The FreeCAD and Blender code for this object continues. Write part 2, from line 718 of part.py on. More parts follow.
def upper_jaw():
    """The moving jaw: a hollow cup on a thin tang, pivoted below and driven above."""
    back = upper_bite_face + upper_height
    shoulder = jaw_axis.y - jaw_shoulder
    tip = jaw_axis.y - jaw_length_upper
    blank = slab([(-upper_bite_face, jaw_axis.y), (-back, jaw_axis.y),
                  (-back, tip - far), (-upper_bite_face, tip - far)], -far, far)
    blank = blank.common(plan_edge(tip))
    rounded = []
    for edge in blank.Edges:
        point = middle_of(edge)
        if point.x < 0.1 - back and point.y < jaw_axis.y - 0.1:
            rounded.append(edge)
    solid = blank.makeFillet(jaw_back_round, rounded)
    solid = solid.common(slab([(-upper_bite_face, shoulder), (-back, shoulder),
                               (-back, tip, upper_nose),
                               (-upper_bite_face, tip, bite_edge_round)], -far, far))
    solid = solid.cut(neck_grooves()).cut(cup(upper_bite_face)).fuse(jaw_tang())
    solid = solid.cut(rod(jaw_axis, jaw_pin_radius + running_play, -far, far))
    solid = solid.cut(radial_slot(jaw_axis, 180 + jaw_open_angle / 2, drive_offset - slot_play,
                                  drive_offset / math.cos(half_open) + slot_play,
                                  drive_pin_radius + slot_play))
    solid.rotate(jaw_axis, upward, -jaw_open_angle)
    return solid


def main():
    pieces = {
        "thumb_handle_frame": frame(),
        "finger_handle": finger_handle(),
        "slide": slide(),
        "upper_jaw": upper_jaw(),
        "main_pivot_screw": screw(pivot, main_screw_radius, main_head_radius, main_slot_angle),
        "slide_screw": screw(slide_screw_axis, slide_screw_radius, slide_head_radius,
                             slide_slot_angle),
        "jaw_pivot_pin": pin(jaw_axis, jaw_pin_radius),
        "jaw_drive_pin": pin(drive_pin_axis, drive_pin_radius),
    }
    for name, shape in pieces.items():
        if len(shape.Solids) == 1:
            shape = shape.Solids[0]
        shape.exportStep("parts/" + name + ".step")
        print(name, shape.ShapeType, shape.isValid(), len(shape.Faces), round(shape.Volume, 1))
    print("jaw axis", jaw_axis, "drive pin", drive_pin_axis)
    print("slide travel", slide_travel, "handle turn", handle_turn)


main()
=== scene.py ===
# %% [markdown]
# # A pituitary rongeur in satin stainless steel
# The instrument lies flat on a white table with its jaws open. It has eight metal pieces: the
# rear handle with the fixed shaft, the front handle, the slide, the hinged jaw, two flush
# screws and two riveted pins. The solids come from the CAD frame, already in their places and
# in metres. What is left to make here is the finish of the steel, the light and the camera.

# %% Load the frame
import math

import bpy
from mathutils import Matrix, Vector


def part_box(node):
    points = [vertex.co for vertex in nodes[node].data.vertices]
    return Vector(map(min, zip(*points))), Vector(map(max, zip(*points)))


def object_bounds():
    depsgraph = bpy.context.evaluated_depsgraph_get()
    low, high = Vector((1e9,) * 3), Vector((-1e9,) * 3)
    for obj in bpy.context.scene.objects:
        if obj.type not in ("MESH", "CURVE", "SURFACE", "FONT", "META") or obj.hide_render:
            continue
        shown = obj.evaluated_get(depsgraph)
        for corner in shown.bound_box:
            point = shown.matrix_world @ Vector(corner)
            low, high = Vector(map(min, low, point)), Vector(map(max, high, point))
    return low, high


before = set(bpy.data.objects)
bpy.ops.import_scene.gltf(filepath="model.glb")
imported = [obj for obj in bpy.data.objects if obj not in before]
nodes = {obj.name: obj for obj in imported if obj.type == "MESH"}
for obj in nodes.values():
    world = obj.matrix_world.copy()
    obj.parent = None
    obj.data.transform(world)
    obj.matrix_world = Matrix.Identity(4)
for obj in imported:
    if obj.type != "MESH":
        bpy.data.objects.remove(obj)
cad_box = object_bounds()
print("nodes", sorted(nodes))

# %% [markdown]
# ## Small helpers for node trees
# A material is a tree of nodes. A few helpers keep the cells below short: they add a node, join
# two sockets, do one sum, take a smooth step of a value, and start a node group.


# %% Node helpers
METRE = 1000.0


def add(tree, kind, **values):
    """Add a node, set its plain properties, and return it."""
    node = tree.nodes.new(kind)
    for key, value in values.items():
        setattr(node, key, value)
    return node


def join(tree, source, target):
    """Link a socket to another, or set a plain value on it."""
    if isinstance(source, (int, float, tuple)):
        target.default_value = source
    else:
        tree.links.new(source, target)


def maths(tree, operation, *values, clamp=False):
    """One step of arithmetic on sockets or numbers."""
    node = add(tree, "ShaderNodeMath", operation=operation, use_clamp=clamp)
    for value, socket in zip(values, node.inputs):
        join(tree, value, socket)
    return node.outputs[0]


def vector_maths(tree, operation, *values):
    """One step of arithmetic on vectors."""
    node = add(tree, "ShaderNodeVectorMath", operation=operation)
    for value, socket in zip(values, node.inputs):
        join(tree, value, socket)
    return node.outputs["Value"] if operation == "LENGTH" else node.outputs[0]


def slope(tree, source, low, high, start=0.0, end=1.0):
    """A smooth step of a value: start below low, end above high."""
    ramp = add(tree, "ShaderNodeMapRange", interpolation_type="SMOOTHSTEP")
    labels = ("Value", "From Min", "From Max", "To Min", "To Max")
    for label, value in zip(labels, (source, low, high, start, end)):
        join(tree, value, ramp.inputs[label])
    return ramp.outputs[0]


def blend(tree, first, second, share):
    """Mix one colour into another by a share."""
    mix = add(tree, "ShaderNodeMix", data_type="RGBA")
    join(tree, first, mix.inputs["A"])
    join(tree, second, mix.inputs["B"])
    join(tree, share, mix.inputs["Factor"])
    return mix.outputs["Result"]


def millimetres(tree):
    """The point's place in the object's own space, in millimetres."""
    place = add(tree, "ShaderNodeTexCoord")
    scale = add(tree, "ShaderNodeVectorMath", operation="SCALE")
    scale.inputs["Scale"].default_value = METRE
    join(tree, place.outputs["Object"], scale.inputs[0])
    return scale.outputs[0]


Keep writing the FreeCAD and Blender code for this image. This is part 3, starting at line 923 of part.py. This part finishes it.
--
▶ _Exercise description_
The first line to be transcribed is the one containing "low, high = Vector((1e9,)", and the last is the one containing "tree.links.new(source, target)". Transcribe exactly those lines and nothing else.

▶ _Task response_
    low, high = Vector((1e9,) * 3), Vector((-1e9,) * 3)
    for obj in bpy.context.scene.objects:
        if obj.type not in ("MESH", "CURVE", "SURFACE", "FONT", "META") or obj.hide_render:
            continue
        shown = obj.evaluated_get(depsgraph)
        for corner in shown.bound_box:
            point = shown.matrix_world @ Vector(corner)
            low, high = Vector(map(min, low, point)), Vector(map(max, high, point))
    return low, high


before = set(bpy.data.objects)
bpy.ops.import_scene.gltf(filepath="model.glb")
imported = [obj for obj in bpy.data.objects if obj not in before]
nodes = {obj.name: obj for obj in imported if obj.type == "MESH"}
for obj in nodes.values():
    world = obj.matrix_world.copy()
    obj.parent = None
    obj.data.transform(world)
    obj.matrix_world = Matrix.Identity(4)
for obj in imported:
    if obj.type != "MESH":
        bpy.data.objects.remove(obj)
cad_box = object_bounds()
print("nodes", sorted(nodes))

# %% [markdown]
# ## Small helpers for node trees
# A material is a tree of nodes. A few helpers keep the cells below short: they add a node, join
# two sockets, do one sum, take a smooth step of a value, and start a node group.


# %% Node helpers
METRE = 1000.0


def add(tree, kind, **values):
    """Add a node, set its plain properties, and return it."""
    node = tree.nodes.new(kind)
    for key, value in values.items():
        setattr(node, key, value)
    return node


def join(tree, source, target):
    """Link a socket to another, or set a plain value on it."""
    if isinstance(source, (int, float, tuple)):
        target.default_value = source
    else:
        tree.links.new(source, target)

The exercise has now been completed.